Requirements: Go through the listing and pick out each line with the word "script" in it.

Available records:
══════

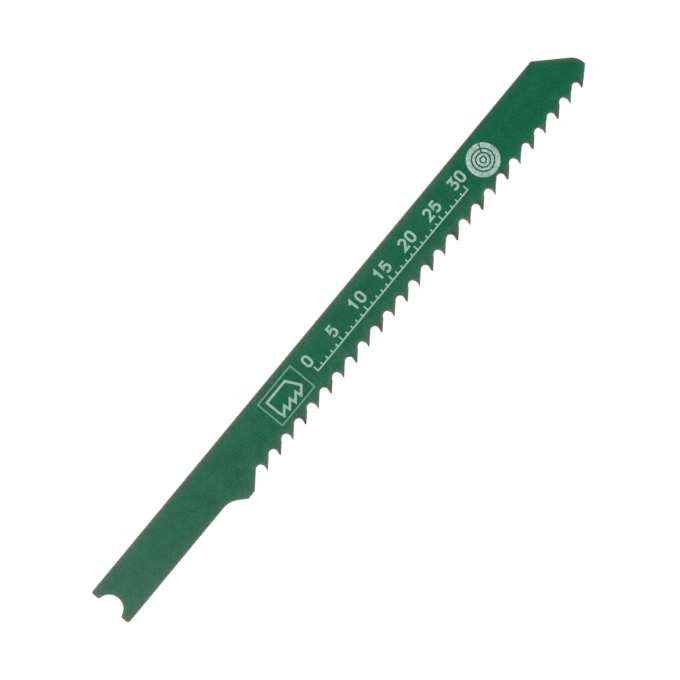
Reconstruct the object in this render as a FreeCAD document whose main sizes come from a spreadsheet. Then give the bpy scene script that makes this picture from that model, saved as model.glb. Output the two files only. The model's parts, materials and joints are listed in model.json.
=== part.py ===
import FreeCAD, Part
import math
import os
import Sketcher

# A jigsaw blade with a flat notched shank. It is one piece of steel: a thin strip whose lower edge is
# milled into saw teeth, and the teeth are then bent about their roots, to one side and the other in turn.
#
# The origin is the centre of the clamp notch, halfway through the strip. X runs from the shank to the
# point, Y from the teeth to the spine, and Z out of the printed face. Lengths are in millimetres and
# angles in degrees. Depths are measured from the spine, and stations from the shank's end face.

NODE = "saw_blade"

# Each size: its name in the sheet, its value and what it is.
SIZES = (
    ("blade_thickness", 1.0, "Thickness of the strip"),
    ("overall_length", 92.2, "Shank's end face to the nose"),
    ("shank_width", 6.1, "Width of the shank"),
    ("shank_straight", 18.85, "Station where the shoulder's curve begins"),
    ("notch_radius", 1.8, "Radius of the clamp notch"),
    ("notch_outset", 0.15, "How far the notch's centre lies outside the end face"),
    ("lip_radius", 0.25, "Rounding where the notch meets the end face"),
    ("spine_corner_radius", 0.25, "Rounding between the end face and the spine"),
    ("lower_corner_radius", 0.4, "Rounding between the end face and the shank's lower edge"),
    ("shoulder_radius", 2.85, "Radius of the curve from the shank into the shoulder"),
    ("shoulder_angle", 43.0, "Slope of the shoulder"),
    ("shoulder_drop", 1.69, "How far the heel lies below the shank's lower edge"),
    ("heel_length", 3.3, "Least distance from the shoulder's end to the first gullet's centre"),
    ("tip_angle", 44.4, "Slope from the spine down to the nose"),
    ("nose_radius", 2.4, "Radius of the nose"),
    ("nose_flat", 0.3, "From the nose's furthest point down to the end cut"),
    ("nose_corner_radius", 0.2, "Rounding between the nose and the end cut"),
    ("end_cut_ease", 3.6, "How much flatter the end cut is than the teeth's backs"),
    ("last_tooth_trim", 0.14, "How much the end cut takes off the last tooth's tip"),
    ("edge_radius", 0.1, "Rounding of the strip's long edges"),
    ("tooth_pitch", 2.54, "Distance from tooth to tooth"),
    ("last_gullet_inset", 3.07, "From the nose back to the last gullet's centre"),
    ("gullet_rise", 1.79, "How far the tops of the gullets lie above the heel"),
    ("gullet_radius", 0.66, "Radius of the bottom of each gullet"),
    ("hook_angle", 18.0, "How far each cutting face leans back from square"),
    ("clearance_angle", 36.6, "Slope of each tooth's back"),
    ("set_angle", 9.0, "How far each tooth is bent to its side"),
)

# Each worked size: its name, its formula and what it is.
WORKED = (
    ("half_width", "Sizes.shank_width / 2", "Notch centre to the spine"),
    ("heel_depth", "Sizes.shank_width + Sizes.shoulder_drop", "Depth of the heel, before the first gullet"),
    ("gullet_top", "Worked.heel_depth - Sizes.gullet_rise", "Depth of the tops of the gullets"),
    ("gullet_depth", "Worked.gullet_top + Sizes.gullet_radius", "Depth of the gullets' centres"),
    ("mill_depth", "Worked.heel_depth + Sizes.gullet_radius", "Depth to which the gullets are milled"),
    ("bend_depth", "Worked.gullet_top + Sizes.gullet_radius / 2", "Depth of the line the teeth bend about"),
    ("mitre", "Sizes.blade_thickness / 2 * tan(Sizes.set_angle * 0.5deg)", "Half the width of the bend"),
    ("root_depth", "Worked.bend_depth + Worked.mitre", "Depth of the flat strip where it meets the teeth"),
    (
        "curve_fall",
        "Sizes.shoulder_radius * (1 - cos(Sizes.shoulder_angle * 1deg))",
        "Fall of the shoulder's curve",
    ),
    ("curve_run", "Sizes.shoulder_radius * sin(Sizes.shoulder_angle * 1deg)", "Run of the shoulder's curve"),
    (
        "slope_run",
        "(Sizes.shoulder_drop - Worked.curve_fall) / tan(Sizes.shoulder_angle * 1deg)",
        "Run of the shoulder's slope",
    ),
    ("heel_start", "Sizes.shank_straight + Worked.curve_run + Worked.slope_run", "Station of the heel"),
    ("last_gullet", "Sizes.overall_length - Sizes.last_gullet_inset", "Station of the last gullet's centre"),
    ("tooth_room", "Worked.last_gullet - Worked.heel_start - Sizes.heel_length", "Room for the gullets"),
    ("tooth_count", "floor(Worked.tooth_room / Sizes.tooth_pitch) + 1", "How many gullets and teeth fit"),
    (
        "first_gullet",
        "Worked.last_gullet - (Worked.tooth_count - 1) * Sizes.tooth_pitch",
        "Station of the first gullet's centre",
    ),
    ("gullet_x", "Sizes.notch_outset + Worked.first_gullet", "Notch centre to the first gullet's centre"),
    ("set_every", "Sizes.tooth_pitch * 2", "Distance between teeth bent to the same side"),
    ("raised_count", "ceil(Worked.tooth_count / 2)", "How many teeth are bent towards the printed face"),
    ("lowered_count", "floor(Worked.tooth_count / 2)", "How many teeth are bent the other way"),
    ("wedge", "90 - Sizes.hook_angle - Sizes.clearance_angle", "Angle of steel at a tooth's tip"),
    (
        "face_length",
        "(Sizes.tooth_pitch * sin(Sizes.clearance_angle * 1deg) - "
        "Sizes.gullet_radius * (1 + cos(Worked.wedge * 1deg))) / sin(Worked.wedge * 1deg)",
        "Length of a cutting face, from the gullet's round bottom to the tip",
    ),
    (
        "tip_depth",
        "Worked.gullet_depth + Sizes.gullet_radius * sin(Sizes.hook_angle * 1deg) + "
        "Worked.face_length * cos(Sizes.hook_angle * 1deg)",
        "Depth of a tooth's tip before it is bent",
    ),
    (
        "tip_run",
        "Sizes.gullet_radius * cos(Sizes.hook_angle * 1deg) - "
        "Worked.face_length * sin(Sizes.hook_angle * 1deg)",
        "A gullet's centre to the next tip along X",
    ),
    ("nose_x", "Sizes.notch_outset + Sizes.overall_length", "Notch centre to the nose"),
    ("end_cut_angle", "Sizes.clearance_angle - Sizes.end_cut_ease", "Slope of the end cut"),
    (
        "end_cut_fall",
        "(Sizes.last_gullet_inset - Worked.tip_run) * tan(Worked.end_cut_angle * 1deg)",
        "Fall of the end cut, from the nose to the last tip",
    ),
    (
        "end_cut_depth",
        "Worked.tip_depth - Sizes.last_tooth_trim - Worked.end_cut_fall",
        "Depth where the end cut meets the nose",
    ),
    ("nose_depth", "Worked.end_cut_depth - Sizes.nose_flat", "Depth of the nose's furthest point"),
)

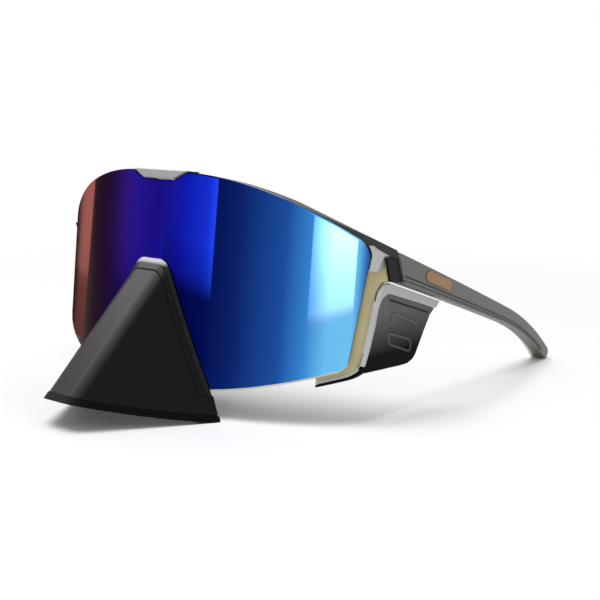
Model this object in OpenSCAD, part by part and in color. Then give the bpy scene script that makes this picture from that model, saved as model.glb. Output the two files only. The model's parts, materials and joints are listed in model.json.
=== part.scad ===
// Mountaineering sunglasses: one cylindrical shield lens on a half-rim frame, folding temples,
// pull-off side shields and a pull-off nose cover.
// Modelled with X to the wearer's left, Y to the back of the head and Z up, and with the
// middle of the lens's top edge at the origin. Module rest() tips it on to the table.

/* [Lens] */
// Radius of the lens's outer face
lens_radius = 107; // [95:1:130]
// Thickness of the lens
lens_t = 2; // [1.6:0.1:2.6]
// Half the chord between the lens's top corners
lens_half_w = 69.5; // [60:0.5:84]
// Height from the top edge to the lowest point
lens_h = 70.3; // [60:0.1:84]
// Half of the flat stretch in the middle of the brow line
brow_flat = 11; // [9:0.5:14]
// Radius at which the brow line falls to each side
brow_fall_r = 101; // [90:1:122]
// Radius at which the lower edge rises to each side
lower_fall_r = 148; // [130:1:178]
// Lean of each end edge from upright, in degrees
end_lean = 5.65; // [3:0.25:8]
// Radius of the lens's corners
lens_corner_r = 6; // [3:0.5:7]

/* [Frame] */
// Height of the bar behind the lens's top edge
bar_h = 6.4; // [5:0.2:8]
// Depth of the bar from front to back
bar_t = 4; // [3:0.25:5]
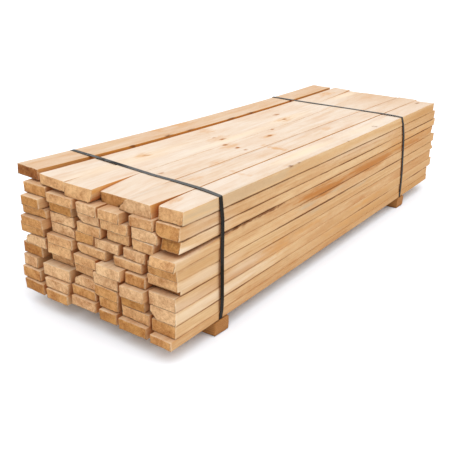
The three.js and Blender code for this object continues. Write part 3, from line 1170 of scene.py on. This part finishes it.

══════

Full solution:
Reconstruct the object in this render as a FreeCAD document whose main sizes come from a spreadsheet. Then give the bpy scene script that makes this picture from that model, saved as model.glb. Output the two files only. The model's parts, materials and joints are listed in model.json.
Model this object in OpenSCAD, part by part and in color. Then give the bpy scene script that makes this picture from that model, saved as model.glb. Output the two files only. The model's parts, materials and joints are listed in model.json.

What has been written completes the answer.